§ Entries provided

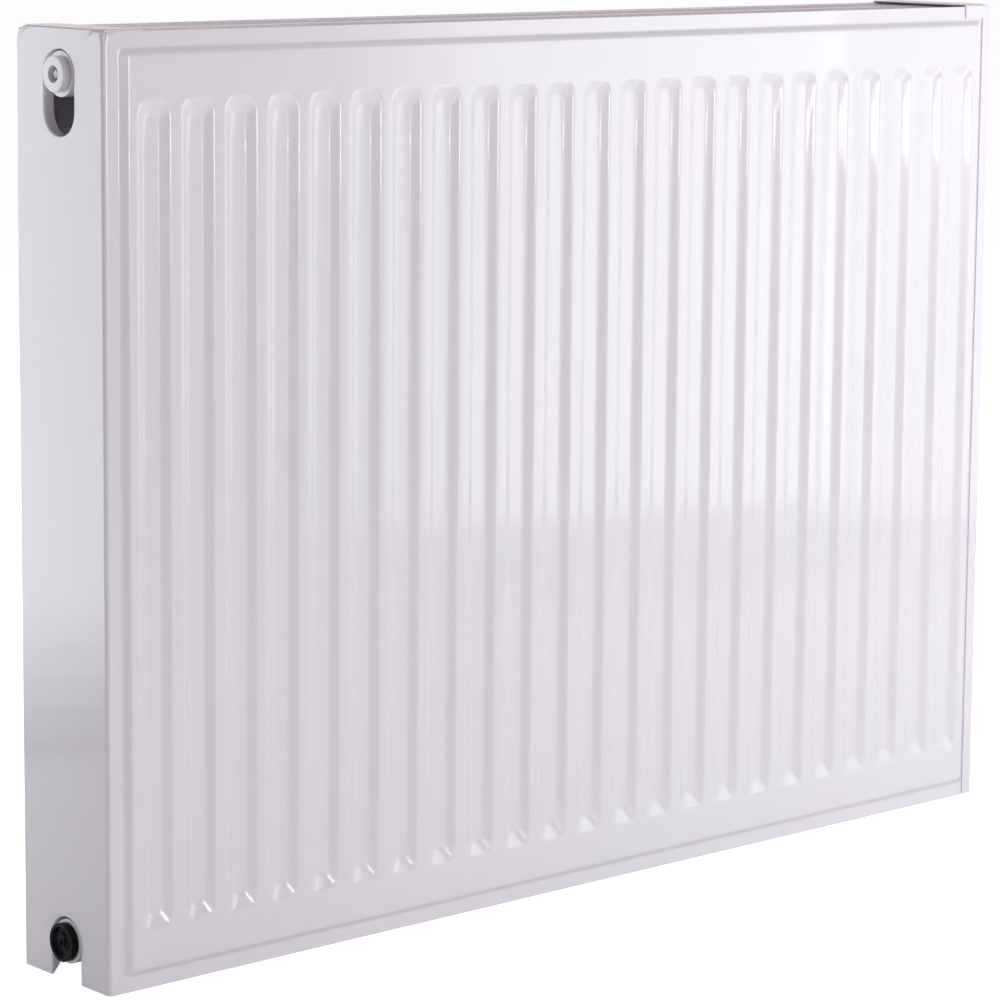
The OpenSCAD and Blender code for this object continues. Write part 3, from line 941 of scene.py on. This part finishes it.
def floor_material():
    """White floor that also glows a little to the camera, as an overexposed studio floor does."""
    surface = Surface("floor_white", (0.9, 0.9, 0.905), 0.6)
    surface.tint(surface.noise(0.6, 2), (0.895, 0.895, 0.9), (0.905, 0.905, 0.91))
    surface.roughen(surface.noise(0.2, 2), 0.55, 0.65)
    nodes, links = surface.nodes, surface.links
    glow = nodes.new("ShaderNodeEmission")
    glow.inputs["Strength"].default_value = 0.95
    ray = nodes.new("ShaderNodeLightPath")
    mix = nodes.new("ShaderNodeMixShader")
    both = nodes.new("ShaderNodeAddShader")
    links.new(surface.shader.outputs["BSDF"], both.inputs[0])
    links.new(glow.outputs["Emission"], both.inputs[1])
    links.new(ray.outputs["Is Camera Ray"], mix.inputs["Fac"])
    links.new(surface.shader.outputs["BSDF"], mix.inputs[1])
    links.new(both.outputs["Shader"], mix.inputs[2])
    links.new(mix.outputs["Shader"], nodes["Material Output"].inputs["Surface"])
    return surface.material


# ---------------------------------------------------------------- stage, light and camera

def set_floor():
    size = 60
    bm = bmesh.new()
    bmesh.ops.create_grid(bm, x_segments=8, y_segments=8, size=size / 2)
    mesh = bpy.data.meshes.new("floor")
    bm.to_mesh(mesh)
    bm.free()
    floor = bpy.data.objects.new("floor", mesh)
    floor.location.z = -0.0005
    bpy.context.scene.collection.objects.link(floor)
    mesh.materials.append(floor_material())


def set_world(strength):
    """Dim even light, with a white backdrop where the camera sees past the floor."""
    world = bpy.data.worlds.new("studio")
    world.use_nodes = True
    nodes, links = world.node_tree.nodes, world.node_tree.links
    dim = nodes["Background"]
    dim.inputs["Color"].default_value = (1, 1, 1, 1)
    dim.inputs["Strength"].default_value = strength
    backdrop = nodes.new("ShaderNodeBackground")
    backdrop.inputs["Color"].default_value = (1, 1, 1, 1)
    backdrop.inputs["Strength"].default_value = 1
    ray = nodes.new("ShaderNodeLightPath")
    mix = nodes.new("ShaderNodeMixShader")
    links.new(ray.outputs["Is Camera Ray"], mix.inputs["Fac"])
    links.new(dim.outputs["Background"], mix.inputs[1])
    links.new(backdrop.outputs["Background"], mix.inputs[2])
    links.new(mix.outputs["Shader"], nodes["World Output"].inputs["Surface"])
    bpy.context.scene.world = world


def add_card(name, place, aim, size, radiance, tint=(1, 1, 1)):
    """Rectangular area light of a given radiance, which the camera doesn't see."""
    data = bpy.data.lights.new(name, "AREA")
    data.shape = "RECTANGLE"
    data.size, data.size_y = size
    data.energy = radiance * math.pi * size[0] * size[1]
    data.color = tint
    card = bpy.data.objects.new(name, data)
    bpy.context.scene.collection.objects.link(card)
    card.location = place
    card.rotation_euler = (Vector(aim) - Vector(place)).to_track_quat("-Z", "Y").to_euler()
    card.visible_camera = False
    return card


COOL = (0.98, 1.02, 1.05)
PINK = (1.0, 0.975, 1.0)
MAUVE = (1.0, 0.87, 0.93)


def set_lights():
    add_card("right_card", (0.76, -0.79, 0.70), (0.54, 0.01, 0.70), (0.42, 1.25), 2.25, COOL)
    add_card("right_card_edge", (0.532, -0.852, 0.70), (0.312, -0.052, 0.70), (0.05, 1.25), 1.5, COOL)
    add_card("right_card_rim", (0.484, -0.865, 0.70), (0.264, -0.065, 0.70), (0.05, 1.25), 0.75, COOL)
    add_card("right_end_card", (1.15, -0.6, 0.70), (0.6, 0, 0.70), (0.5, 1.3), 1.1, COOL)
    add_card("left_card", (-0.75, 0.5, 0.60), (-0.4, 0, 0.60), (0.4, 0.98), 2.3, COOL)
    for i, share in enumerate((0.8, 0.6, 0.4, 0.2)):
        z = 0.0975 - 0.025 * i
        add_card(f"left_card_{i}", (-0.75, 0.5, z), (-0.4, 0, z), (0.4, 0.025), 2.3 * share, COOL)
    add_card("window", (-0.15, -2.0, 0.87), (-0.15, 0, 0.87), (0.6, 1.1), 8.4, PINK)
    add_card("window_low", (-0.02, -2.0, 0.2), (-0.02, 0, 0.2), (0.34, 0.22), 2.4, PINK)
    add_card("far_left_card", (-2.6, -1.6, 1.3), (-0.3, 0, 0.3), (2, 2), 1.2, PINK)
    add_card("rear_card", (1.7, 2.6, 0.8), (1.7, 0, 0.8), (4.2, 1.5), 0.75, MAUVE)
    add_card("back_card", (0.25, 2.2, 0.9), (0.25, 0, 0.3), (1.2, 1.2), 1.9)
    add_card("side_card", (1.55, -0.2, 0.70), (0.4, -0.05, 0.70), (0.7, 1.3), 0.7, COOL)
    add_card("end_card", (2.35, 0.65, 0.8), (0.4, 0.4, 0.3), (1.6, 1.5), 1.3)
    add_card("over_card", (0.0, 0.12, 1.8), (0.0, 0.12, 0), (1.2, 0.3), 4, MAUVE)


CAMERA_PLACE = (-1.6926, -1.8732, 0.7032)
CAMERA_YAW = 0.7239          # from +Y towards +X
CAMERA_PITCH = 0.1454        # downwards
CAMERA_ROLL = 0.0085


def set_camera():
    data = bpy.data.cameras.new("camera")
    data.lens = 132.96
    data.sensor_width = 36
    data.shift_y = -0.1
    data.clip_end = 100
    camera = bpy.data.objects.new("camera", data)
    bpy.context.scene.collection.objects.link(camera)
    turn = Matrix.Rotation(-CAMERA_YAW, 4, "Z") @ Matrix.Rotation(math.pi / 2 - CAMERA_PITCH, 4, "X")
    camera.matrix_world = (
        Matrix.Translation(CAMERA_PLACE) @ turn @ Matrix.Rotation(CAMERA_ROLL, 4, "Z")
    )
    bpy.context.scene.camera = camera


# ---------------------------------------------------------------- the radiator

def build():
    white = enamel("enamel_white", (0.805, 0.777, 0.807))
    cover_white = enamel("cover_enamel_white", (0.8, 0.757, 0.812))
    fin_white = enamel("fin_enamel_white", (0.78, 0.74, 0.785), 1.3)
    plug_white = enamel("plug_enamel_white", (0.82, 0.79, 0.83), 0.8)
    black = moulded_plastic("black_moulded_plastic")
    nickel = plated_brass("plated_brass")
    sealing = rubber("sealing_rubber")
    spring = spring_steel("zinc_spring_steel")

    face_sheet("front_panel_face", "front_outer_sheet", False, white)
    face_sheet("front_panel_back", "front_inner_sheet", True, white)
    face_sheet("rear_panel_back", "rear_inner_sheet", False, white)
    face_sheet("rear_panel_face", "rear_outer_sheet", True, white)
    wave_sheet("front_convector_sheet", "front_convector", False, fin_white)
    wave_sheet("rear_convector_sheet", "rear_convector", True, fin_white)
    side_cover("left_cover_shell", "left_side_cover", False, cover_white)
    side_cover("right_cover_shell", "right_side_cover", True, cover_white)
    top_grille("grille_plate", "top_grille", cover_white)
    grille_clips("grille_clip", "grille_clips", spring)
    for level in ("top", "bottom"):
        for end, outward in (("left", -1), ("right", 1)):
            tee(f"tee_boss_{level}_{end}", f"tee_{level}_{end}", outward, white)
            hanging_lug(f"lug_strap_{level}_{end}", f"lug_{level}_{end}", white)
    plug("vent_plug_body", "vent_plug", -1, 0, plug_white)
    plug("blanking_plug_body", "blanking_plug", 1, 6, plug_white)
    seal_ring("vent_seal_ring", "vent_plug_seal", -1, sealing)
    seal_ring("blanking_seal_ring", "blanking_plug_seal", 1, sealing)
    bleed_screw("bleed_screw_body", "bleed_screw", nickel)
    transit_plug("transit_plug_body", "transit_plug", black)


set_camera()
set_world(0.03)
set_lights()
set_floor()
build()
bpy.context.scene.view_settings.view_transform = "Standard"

* * *

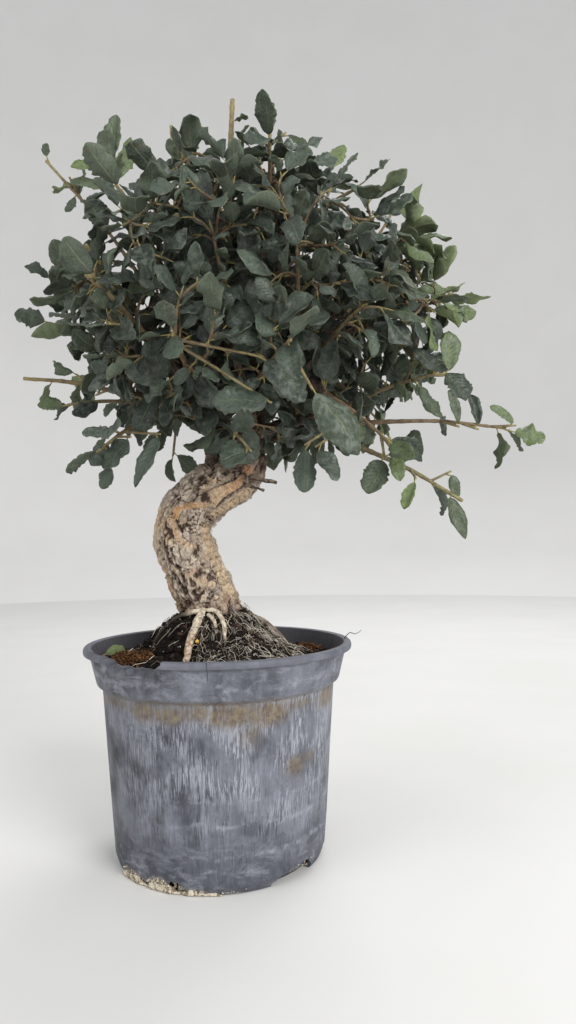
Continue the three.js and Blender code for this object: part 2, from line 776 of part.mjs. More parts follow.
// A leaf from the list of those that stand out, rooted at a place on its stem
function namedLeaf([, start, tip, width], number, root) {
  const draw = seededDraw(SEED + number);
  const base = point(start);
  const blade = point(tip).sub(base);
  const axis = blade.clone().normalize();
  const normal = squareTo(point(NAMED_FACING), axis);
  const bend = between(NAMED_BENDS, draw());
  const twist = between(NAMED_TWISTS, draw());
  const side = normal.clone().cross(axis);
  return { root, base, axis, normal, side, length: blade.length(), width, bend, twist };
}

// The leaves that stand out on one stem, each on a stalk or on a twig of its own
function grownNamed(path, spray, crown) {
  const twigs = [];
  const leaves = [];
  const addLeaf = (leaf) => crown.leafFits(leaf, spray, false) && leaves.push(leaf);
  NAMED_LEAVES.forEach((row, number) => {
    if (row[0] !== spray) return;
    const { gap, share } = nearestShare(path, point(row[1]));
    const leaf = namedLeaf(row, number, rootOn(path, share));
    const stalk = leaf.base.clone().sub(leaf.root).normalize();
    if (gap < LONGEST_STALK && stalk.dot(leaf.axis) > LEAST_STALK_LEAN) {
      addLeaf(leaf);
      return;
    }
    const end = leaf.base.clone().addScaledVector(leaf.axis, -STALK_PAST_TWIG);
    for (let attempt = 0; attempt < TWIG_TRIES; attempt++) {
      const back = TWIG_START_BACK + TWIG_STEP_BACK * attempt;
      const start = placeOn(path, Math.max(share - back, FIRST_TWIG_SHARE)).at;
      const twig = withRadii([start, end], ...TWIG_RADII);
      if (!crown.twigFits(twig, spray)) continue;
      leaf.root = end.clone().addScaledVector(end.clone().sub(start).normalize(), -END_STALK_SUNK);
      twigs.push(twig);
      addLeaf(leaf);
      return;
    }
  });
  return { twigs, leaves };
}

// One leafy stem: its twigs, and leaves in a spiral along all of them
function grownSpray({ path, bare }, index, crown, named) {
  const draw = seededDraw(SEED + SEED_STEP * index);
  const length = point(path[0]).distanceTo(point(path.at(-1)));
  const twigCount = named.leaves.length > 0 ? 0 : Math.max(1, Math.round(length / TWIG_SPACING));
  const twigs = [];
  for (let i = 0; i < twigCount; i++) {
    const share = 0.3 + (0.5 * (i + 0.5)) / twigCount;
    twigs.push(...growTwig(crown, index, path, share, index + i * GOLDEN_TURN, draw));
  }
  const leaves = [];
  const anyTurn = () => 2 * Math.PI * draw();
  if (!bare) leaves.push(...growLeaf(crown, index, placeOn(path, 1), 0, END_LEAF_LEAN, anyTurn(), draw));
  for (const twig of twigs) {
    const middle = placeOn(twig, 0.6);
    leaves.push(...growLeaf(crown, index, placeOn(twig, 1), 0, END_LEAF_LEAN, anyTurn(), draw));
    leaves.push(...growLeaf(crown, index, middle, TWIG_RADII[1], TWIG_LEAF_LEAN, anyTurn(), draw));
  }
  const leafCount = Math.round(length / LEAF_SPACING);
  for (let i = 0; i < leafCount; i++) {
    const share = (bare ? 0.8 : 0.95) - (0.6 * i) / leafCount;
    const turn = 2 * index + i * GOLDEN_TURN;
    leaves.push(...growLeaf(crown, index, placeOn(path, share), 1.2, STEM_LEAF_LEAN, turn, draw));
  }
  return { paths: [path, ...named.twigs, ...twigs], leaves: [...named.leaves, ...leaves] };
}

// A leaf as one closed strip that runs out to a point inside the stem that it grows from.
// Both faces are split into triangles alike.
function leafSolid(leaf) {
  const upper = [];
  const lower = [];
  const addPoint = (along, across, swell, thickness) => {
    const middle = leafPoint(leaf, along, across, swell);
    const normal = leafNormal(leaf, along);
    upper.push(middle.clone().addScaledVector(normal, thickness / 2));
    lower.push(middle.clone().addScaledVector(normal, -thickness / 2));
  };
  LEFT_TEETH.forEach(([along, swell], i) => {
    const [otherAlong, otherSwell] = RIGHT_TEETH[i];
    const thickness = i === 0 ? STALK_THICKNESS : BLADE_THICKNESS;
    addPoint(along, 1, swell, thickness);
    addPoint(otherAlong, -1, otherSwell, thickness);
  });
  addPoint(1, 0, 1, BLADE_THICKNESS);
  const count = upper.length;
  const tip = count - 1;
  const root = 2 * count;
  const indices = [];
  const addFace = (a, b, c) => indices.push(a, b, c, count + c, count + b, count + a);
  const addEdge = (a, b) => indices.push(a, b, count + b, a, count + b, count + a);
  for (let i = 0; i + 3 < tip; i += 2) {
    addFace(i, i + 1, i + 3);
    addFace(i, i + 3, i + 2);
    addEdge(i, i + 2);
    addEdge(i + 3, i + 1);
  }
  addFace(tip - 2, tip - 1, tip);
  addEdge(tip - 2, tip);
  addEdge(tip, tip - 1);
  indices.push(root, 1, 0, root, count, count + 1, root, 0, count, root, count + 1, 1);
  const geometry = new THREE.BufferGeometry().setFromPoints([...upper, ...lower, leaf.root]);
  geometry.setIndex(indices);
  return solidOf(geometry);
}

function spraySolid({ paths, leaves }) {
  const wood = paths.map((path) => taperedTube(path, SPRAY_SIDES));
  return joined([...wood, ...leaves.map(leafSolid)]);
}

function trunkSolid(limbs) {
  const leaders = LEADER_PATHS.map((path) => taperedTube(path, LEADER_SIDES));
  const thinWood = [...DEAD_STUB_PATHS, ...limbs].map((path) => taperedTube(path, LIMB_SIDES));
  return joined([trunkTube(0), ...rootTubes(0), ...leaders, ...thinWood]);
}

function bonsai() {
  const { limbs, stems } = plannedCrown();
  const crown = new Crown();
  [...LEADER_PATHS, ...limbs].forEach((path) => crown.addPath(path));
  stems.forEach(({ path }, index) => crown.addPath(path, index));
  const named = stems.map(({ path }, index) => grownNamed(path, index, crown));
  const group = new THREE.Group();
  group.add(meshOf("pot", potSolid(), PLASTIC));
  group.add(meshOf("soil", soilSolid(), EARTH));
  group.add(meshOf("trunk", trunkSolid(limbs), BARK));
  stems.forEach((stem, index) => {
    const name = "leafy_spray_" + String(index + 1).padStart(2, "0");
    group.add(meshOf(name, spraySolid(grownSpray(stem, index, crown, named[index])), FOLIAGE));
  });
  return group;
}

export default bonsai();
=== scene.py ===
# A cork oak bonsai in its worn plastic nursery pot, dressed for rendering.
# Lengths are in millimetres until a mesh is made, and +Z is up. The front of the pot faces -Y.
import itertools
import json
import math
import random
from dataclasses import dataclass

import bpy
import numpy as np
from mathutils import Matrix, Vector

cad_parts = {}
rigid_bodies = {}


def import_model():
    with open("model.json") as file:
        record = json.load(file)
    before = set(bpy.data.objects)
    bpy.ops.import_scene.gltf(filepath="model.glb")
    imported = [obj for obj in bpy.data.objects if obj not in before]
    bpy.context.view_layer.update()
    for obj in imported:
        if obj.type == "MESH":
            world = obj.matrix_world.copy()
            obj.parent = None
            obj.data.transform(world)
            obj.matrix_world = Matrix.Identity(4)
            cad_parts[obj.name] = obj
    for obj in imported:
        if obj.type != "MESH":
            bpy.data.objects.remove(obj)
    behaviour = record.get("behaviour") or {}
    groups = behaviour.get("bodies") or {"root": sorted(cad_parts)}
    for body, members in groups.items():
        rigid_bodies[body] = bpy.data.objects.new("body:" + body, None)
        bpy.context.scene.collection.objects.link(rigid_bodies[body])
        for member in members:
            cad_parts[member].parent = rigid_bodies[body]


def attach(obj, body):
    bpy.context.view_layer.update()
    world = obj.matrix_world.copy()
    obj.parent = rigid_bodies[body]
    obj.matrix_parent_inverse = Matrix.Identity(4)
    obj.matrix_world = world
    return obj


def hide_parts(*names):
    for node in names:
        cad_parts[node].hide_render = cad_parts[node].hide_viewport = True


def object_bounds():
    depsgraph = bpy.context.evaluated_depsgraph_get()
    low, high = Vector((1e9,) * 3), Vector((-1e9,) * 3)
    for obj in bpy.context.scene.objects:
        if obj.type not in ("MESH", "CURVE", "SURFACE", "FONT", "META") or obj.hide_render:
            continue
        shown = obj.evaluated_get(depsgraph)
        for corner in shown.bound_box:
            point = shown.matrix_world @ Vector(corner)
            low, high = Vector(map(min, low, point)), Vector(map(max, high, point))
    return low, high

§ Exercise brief
Exactly as written, quote the lines from the one that has "geometry.setIndex(indices);" down to the one that has "cad_parts[obj.name] = obj", and include both.

§ Task result
  geometry.setIndex(indices);
  return solidOf(geometry);
}

function spraySolid({ paths, leaves }) {
  const wood = paths.map((path) => taperedTube(path, SPRAY_SIDES));
  return joined([...wood, ...leaves.map(leafSolid)]);
}

function trunkSolid(limbs) {
  const leaders = LEADER_PATHS.map((path) => taperedTube(path, LEADER_SIDES));
  const thinWood = [...DEAD_STUB_PATHS, ...limbs].map((path) => taperedTube(path, LIMB_SIDES));
  return joined([trunkTube(0), ...rootTubes(0), ...leaders, ...thinWood]);
}

function bonsai() {
  const { limbs, stems } = plannedCrown();
  const crown = new Crown();
  [...LEADER_PATHS, ...limbs].forEach((path) => crown.addPath(path));
  stems.forEach(({ path }, index) => crown.addPath(path, index));
  const named = stems.map(({ path }, index) => grownNamed(path, index, crown));
  const group = new THREE.Group();
  group.add(meshOf("pot", potSolid(), PLASTIC));
  group.add(meshOf("soil", soilSolid(), EARTH));
  group.add(meshOf("trunk", trunkSolid(limbs), BARK));
  stems.forEach((stem, index) => {
    const name = "leafy_spray_" + String(index + 1).padStart(2, "0");
    group.add(meshOf(name, spraySolid(grownSpray(stem, index, crown, named[index])), FOLIAGE));
  });
  return group;
}

export default bonsai();
=== scene.py ===
# A cork oak bonsai in its worn plastic nursery pot, dressed for rendering.
# Lengths are in millimetres until a mesh is made, and +Z is up. The front of the pot faces -Y.
import itertools
import json
import math
import random
from dataclasses import dataclass

import bpy
import numpy as np
from mathutils import Matrix, Vector

cad_parts = {}
rigid_bodies = {}


def import_model():
    with open("model.json") as file:
        record = json.load(file)
    before = set(bpy.data.objects)
    bpy.ops.import_scene.gltf(filepath="model.glb")
    imported = [obj for obj in bpy.data.objects if obj not in before]
    bpy.context.view_layer.update()
    for obj in imported:
        if obj.type == "MESH":
            world = obj.matrix_world.copy()
            obj.parent = None
            obj.data.transform(world)
            obj.matrix_world = Matrix.Identity(4)
            cad_parts[obj.name] = obj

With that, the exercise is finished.